** begin **
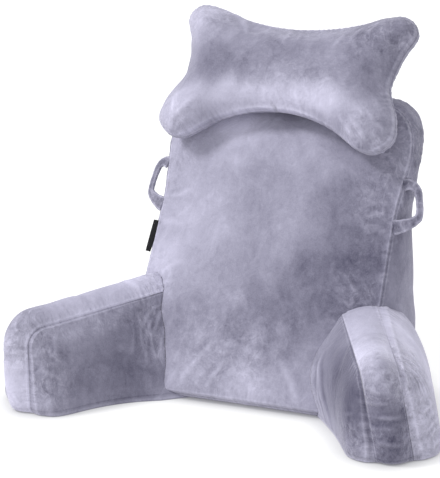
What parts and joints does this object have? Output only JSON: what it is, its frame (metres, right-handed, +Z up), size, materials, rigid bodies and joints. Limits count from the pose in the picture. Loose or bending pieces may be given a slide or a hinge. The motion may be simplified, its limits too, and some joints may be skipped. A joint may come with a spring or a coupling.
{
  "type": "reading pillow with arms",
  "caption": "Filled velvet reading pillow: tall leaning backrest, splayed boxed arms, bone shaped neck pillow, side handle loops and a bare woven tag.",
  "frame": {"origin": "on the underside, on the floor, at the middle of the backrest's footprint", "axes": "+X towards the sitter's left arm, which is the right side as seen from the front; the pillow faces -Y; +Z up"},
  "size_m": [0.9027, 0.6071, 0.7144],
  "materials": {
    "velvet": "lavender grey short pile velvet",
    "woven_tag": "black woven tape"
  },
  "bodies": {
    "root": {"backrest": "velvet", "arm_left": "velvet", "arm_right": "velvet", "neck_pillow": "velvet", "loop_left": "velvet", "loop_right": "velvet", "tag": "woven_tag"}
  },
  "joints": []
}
** end **
Find every line that holds "joints" and copy it.

▶ Solution
What parts and joints does this object have? Output only JSON: what it is, its frame (metres, right-handed, +Z up), size, materials, rigid bodies and joints. Limits count from the pose in the picture. Loose or bending pieces may be given a slide or a hinge. The motion may be simplified, its limits too, and some joints may be skipped. A joint may come with a spring or a coupling.
  "joints": []